Jeder, der nicht nur Lebensmittel erhitzt, sondern leidenschaftlich kocht und darüber hinaus auch noch Kinder sein eigen nennt, hat sich sicherlich schon einmal die Frage gestellt, ob man zum Kochen Alkohol nehmen darf oder nicht. In einschlägigen Kochforen liest man dann auch immer wieder Kommentare wie "Leckeres Rezept, habe nur den Alkohol weggelassen, wegen der Kinder".


Kinder sollten keinen Alkohol trinken, das ist sicher klar. Ich würde auch meinem Kind zum Beispiel niemals in Alkohol getränkten Kuchen servieren oder andere Gerichte, die Alkohol im ungekochten Zustand enthalten. Süßspeisen, wie zum Tiramisù, mache ich für das Kind grundsätzlich ohne Amaretto und meine Panna Cotta enthält in der jugendfreien Version auch keinen Alkohol. Wein jedoch in Bratensaucen oder Ragouts, die ja für längere Zeit vor sich hin brutzeln, stellen meines Erachtens kein Problem dar. Ja ich weiß, es ist ein Küchenmärchen, das Alkohol komplett verkocht. Was aber von einem Schuss Weißwein in der Bolognese - von der man ja auch nur eine Portion isst - nach drei Stunden köcheln übrig bleibt, kann nicht schlimmer sein als das, was zum Beispiel als natürlicher Alkohol in Obst vorkommt. Gut, wenn jemand aus medizinischen oder meinetwegen auch religiösen Gründen nicht mit Alkohol in Berührung kommen darf, nehme ich natürlich absolute Rücksicht darauf, genauso wie ein vegetarischer Gast sicher sein kann, dass ich seine Essgewohnheiten absolut Ernst nehme und berücksichtige.

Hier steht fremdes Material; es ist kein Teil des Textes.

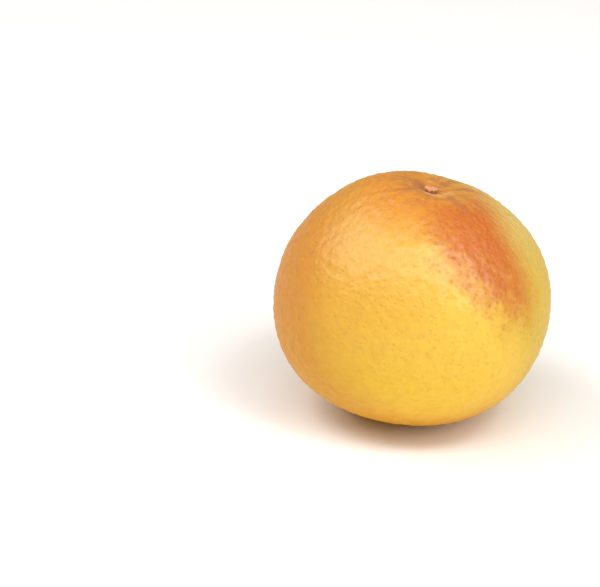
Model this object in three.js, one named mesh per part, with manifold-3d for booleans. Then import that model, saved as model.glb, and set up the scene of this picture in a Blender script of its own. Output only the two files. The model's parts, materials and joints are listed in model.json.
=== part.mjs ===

Auch hört man immer wieder das Argument, Kinder würden durch Gerichte, in denen Alkohol verwendet wird, an dessen Geschmack gewöhnt. Dazu kann ich nur sagen, dass man, wenn der Alkohol aus einer Bolognese hervorschmeckt, bei der Zubereitung etwas falsch gemacht haben muss. 

Ich glaube, viele Eltern sind in dem Bestreben, alles richtig zu machen, übervorsichtig. Es wäre jetzt eine interessante soziologische Aufgabe herauszufinden, ob diese Bedenken typisch deutsch sind. Ich glaube nicht, dass man ähnliche Diskussionen in Frankreich führen würde. Dort gehört der Wein zur Lebenskultur und selbst Soldaten bekommen ihr Glas Roten pro Tag. Auch in französischen Schulen steht mittags in der Mensa natürlich eine Flasche Rotwein auf dem Lehrertisch. Genauso wird zu Hause das coq au vin oder boeuf bourguignon ganz selbstverständlich mit Alkohol gekocht. Ich kann mir auch nicht vorstellen, dass irgendeine mamma oder nonna in Bologna oder sonstwo in Bella Italia auf einen Schuss Wein in ihrem Ragù verzichtet. 

Es ist immer 
die Rede von der gesunden Mittelmeerküche oder davon, wie alt zum Beispiel die Menschen in Japan werden. Gerade am Mittelmeer aber ist Wein ein wichtiges Würzmittel und japanische Gerichte sind ohne Sake oder Mirin auch nur schwer vorstellbar. Und Kinder essen da fleißig mit. Wenn das gesundheitliche Probleme mit sich brächte, müssten in diesen Regionen ja nur alkoholgeschädigte Menschen herumlaufen und keiner würde steinalt werden. 

Ich denke einfach, dieses Schwarz-Weiß, ganz-oder-gar-nicht-Denken ist vielleicht doch typisch deutsch. Ein Flasche Wodka im Kindermüsli ist sicherlich nicht gut und ein Ragoù ganz ohne Wein schmeckt fade. Die Wahrheit, so wie meist, liegt irgendwo dazwischen. Aber letztlich muss das jeder für sich entscheiden.


Zu Essen gab es heute auf vielfachen Wunsch Kartoffelsuppe - ohne Alkohol - und ich hatte so Gelegenheit, ein paar bessere Bilder hochzuladen.